In the good old days, marketing was very much based on the still relevant thinking of Professor Theodore Levitt and his renowned thesis on Marketing Myopia. The general idea being that if you thought you were in the buggy whip business instead of the transport business, you were headed for obsolescence and extinction.
Business schools of yesteryear built their marketing philosophies around the four Ps of Product, Place, Price and Promotion. These are still relevant, but the ingredient in the marketing mix considered increasingly critical by marketing gurus Tom Peters and Bob Waterman is the people element, referred to by the cognoscenti as Relationship Marketing.
It’s interesting to observe parallels between marketing and personal development continuing to draw closer and closer together. Stephen Covey in his celebrated book, The Seven Habits Of Highly Effective People, refers frequently to the power of synergy in personal and business relationships. He also refers to the three phases of human development as going from total dependence on other people, into independence — which we often consider to be the pinnacle of development — into a final inter-dependence when we’re operating and managing relationships optimally. Relationship marketing is increasingly the only differential for companies operating in parity, over-traded or me-too markets.
I watch fascinated as one of this country’s business icons networks non-stop in a positive and non- manipulative way to introduce business people from diverse, disparate and frequently conflicting cultures and values to each other, with productive consequences.
There is an old Ethiopian proverb that says when spider webs unite, they can tie up a lion.

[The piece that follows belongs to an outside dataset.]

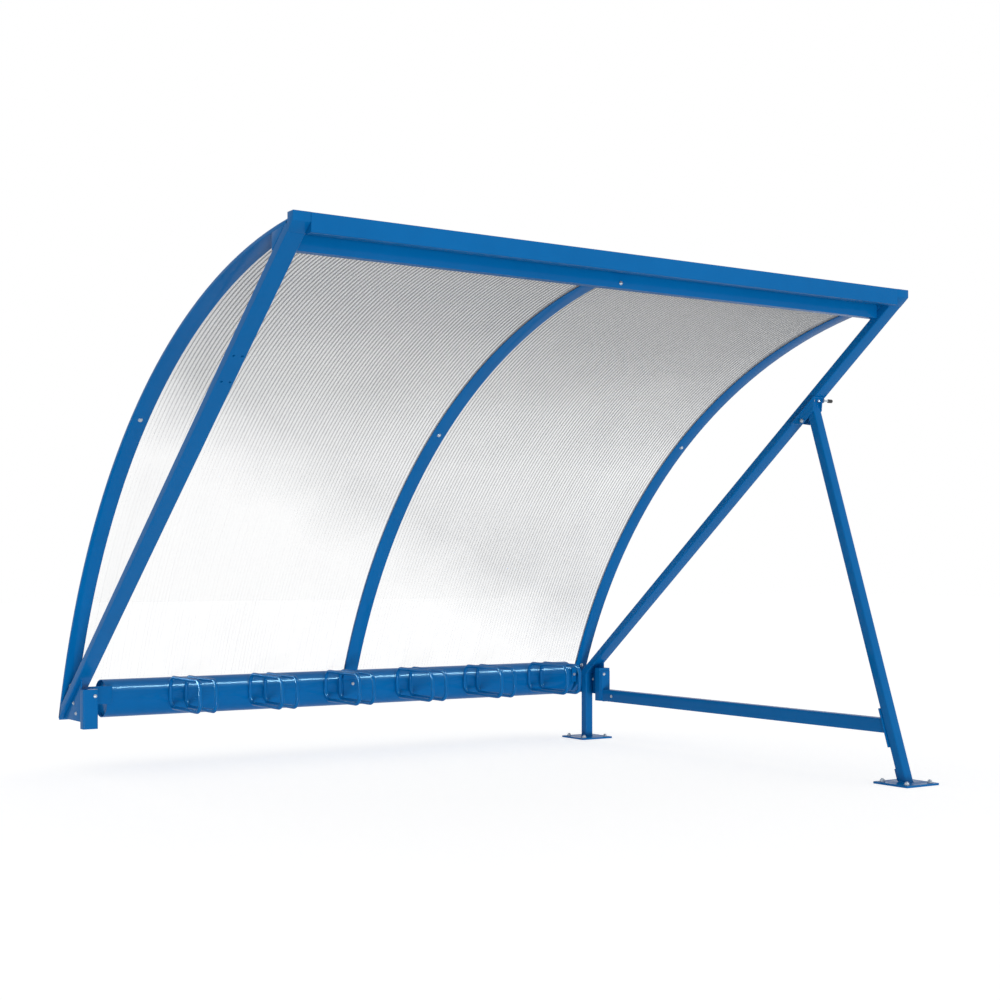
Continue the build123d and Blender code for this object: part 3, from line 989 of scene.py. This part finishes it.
# %% The weld tree
def make_weld_tree():
    grower = Grower("welds", {"Ripple": "float", "Bead": "float", "Seed": "int"})
    path = grower.node("GeometryNodeMeshToCurve", None, {"Mesh": grower.get("Start")})
    steps = grower.node("GeometryNodeCurveToPoints", {"mode": "LENGTH"},
                        {"Curve": path, "Length": grower.get("Ripple")})
    ball = grower.node("GeometryNodeMeshIcoSphere", None,
                       {"Radius": grower.get("Bead"), "Subdivisions": 2})
    size = grower.node("FunctionNodeRandomValue", {"data_type": "FLOAT"},
                       {2: 0.85, 3: 1.12, "Seed": grower.get("Seed")}, output=1)
    row = grower.node("GeometryNodeInstanceOnPoints", None,
                      {"Points": steps, "Instance": ball, "Scale": size})
    grower.finish(row, blue_paint)
    return grower


weld_tree = make_weld_tree()


def weld(name, paths, seed, bead=0.0026):
    """Beads along paths, each a list of places joined by straight runs."""
    places, runs = [], []
    for path in paths:
        first = len(places)
        places += [tuple(p) for p in path]
        runs += [(first + i, first + i + 1) for i in range(len(path) - 1)]
    start = bpy.data.meshes.new(name)
    start.from_pydata(places, runs, [])
    made = weld_tree.grow(name, start, {"Ripple": bead * 0.8, "Bead": bead, "Seed": seed})
    return as_piece(name, made, crease=80.0)


def round_tube(section, to_place):
    """A closed path round a tube. Each point of its section is taken to its place."""
    places = [to_place(a, b) for a, b in rounded_section(*section, steps=3)]
    return places + places[:1]


# %% Welds at the feet and at both ends of the tie bar
WELD_LIFT = 0.0005
weld_z = foot_top + WELD_LIFT
leg_y = LEG_FOOT + LEG_LEAN * foot_top
leg_section = (TUBE_SIDE, TUBE_SIDE * sqrt(1 + LEG_LEAN ** 2))


def on_leg_plate(a, b):
    """A place on the leaning plate at the front end of the tie bar."""
    z = tie_middle.z + b
    return tie_middle.x + a, tie_plate_face.y + (z - tie_plate_face.z) * LEG_LEAN, z


weld_paths = [
    round_tube(square, lambda a, b: (leg_x + a, b, weld_z)),
    round_tube(leg_section, lambda a, b: (leg_x + a, leg_y + b, weld_z)),
    round_tube(tie_section, lambda a, b: (tie_middle.x + a, tie_high.y, tie_middle.z + b)),
    round_tube(tie_section, on_leg_plate)]
weld("frame_welds", weld_paths, seed=2)

# %% Welds of the loops on the rail
SMALL_BEAD = 0.0022
BAR_SIDE, LOOP_WELD_HALF = 0.0062, 0.020
weld_end, weld_middle = loop_back + 0.0045, loop_back + 0.0060
weld_paths = []
for x, _, _ in loop_places:
    for beside in (x - BAR_SIDE, x + BAR_SIDE):
        weld_paths.append([(beside, weld_end, rail_middle.z - LOOP_WELD_HALF),
                           (beside, weld_middle, rail_middle.z),
                           (beside, weld_end, rail_middle.z + LOOP_WELD_HALF)])
weld("loop_welds", weld_paths, bead=SMALL_BEAD, seed=4)

# %% Welds of the saddle and the lugs on the rail
ARC_LOW, ARC_HIGH, ARC_STEPS = -18, 50, 12
LUG_WELD_DEPTH, LUG_WELD_HALF = 0.0065, 0.012
arc_radius = rail_radius + 0.001
weld_paths = []
for x in (saddle_low.x, saddle_high.x):
    arc = []
    for step in range(ARC_STEPS + 1):
        turn = radians(ARC_LOW + (ARC_HIGH - ARC_LOW) * step / ARC_STEPS)
        arc.append((x, rail_middle.y - arc_radius * cos(turn),
                    rail_middle.z + arc_radius * sin(turn)))
    weld_paths.append(arc)
for x, y in ((left_lug_high.x, left_lug_low.y + LUG_WELD_DEPTH),
             (right_lug_low.x, right_lug_low.y + LUG_WELD_DEPTH)):
    weld_paths.append([(x, y, rail_middle.z - LUG_WELD_HALF),
                       (x, y, rail_middle.z + LUG_WELD_HALF)])
weld("rail_welds", weld_paths, bead=SMALL_BEAD, seed=6)

# %% [markdown]
# ## Floor and world
#
# The bay stands in a plain white studio. Floor and world both look white to the camera and in
# gloss, while they light the model at a plain lower level. A Light Path node tells the two
# kinds of ray apart. The floor still shows the model's soft shadow.

# %% Rays that see and rays that light
def seeing_rays(graph):
    """1 for a ray from the camera, or one that is mirrored or let through, and otherwise 0."""
    path = graph.tree.nodes.new("ShaderNodeLightPath")
    from_camera, mirrored, let_through = (
        Value(graph, path.outputs[kind])
        for kind in ("Is Camera Ray", "Is Glossy Ray", "Is Transmission Ray"))
    return from_camera + mirrored + let_through


def cleared(tree, output_kind, make_surface):
    """Rebuilds a node tree from one output and the surface that a function makes."""
    tree.nodes.clear()
    graph = Graph(tree)
    output = tree.nodes.new(output_kind)
    graph.fill(output.inputs["Surface"], make_surface(graph))


# %% Floor
FLOOR_HALF = 30
FLOOR_LIT, FLOOR_SEEN, FLOOR_GLOW = (0.8, 0.8, 0.8, 1), (0.6, 0.6, 0.6, 1), 0.64


def floor_surface(graph):
    lit = graph.node("ShaderNodeBsdfDiffuse", None, {"Color": FLOOR_LIT})
    seen = graph.node("ShaderNodeAddShader", None, {
        0: graph.node("ShaderNodeBsdfDiffuse", None, {"Color": FLOOR_SEEN}),
        1: graph.node("ShaderNodeEmission", None, {"Strength": FLOOR_GLOW})})
    return graph.node("ShaderNodeMixShader", None, {0: seeing_rays(graph), 1: lit, 2: seen})


def make_floor():
    shape = bmesh.new()
    corners = ((-1, -1), (1, -1), (1, 1), (-1, 1))
    shape.faces.new([shape.verts.new((x * FLOOR_HALF, y * FLOOR_HALF, 0)) for x, y in corners])
    floor = bpy.data.objects.new("studio_floor", mesh_from("studio_floor", shape))
    put_in_scene(floor)
    floor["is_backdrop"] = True
    material = bpy.data.materials.new("studio_floor")
    material.use_nodes = True
    cleared(material.node_tree, "ShaderNodeOutputMaterial", floor_surface)
    floor.data.materials.append(material)
    return floor


floor = make_floor()
print("floor", 2 * FLOOR_HALF, "m square")

# %% World
WORLD_LIT, WORLD_SEEN = 0.65, 1.0


def world_surface(graph):
    strength = graph.spread(seeing_rays(graph), WORLD_LIT, WORLD_SEEN)
    return graph.node("ShaderNodeBackground", None, {"Color": (1, 1, 1, 1),
                                                      "Strength": strength})


world = bpy.data.worlds.new("studio")
bpy.context.scene.world = world
world.use_nodes = True
cleared(world.node_tree, "ShaderNodeOutputWorld", world_surface)
print("world lights at", WORLD_LIT, "and is seen at", WORLD_SEEN)

# %% [markdown]
# ## Lamps
#
# One broad sun shines on the front from slightly below the floor's level. It stands for the
# light that a pale studio floor throws back up, so the floor mustn't stop it. A round pipe
# mirrors a lamp as a thin line only where the lamp is long and lies in the right direction.
# Two strips do that: one high over the bay for the rail, one far to the left for the wheel
# loops. They show only in the gloss of those pieces, and the clear sheets don't stop them.

# %% The sun
def passes_through(lamp, things):
    """Keeps some objects from casting shadows in the light of a lamp."""
    clear = bpy.data.collections.new("clear_to_" + lamp.name)
    for thing in things:
        clear.objects.link(thing)
    for member in clear.collection_objects:
        member.light_linking.link_state = "EXCLUDE"
    lamp.light_linking.blocker_collection = clear


def add_sun(name, comes_from, strength, spread):
    """A sun whose light comes from a direction, with a spread in degrees."""
    lamp = bpy.data.lights.new(name, "SUN")
    lamp.energy = strength
    lamp.angle = radians(spread)
    holder = bpy.data.objects.new(name, lamp)
    holder.rotation_mode = "QUATERNION"
    holder.rotation_quaternion = Vector(comes_from).to_track_quat("Z", "Y")
    put_in_scene(holder)
    return holder


front_light = add_sun("front_light", comes_from=(-0.3, -0.93, -0.24), strength=1.6, spread=18.0)
passes_through(front_light, [floor])
print("sun", front_light.name)

# %% Two strips for the gloss
STRIP_COLOUR = (0.45, 0.85, 1.0)


def add_strip(name, place, turn, size, power, lights):
    """A long lamp, turned in degrees, that shows only in the gloss of the pieces it lights."""
    lamp = bpy.data.lights.new(name, "AREA")
    lamp.shape = "RECTANGLE"
    lamp.size, lamp.size_y = size
    lamp.energy = power
    lamp.color = STRIP_COLOUR
    holder = bpy.data.objects.new(name, lamp)
    holder.location = place
    holder.rotation_euler = [radians(angle) for angle in turn]
    holder.visible_diffuse = False
    holder.visible_camera = False
    put_in_scene(holder)
    shiny = bpy.data.collections.new("lit_by_" + name)
    for piece in lights:
        shiny.objects.link(bpy.data.objects[piece])
    holder.light_linking.receiver_collection = shiny
    passes_through(holder, [bpy.data.objects[part + side] for side in ("left", "right")
                            for part in ("sheet_hull_", "sheet_walls_")])


add_strip("rail_strip", place=(1.6, -1.9, 5.5), turn=(0, 0, 0), size=(6.5, 1.3), power=2400.0,
          lights=["rail_pipe", "wheel_loops"])
add_strip("loop_strip", place=(-5.8, 1.9, 1.2), turn=(90, 0, -113.3), size=(5.0, 3.0),
          power=6000.0, lights=["wheel_loops"])

# %% [markdown]
# ## Camera
#
# The camera stands low at the left front and looks level, so upright edges stay upright. The
# picture is shifted up instead of tilted, as an architect's camera would do it.

# %% Camera
CAMERA_PLACE, CAMERA_HEADING = (-4.7206, -6.4237, 0.8266), -33.29
CAMERA_LENS, CAMERA_SHIFT = 59.32, 0.0664

camera = bpy.data.objects.new("camera", bpy.data.cameras.new("camera"))
camera.location = CAMERA_PLACE
camera.rotation_euler = (radians(90), 0, radians(CAMERA_HEADING))
camera.data.lens = CAMERA_LENS
camera.data.sensor_width = 36.0
camera.data.shift_y = CAMERA_SHIFT
put_in_scene(camera)
bpy.context.scene.camera = camera
bpy.context.scene.view_settings.view_transform = "Standard"
print("camera", tuple(round(c, 3) for c in camera.location))

# %% [markdown]
# ## Finish
#
# The finished model's box is worked out and printed. The finished model must stay in
# the frame's own box.

# %% Print the finished box
low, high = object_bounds()
print("finished box", tuple(round(c, 4) for c in low), tuple(round(c, 4) for c in high))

The Japanese perspective is that a single arrow can be broken easily, but 10 tied up in a bundle cannot.
The lesson for South African business people, unions and politicians in 1995 needs to be that we must commit ourselves to being driven from a foundation of inter- dependence. The father of person-centred psychotherapy, Carl Rogers, said emotional maturity was heralded by an openness and transparency and a willingness to be vulnerable. Something which President Nelson Mandela seems comfortable being and doing and from which we, the unions and the business community, could learn.
If we’re to acquire and deserve international confidence and effectively market our country and our skills, we need to expand beyond the defensive, parochial little pigeon holes from which we’ve traditionally operated. We have to give up on that dreadful narrow-minded disease called institutional ego-centrism, or thinking that the universe revolves around us and our individual selfish needs. It’s time to develop and create an Afrocentric ubuntu marketing for what will undoubtedly be a watershed but, we hope and pray, also a successful, rewarding and mutually enriching business year in 1995.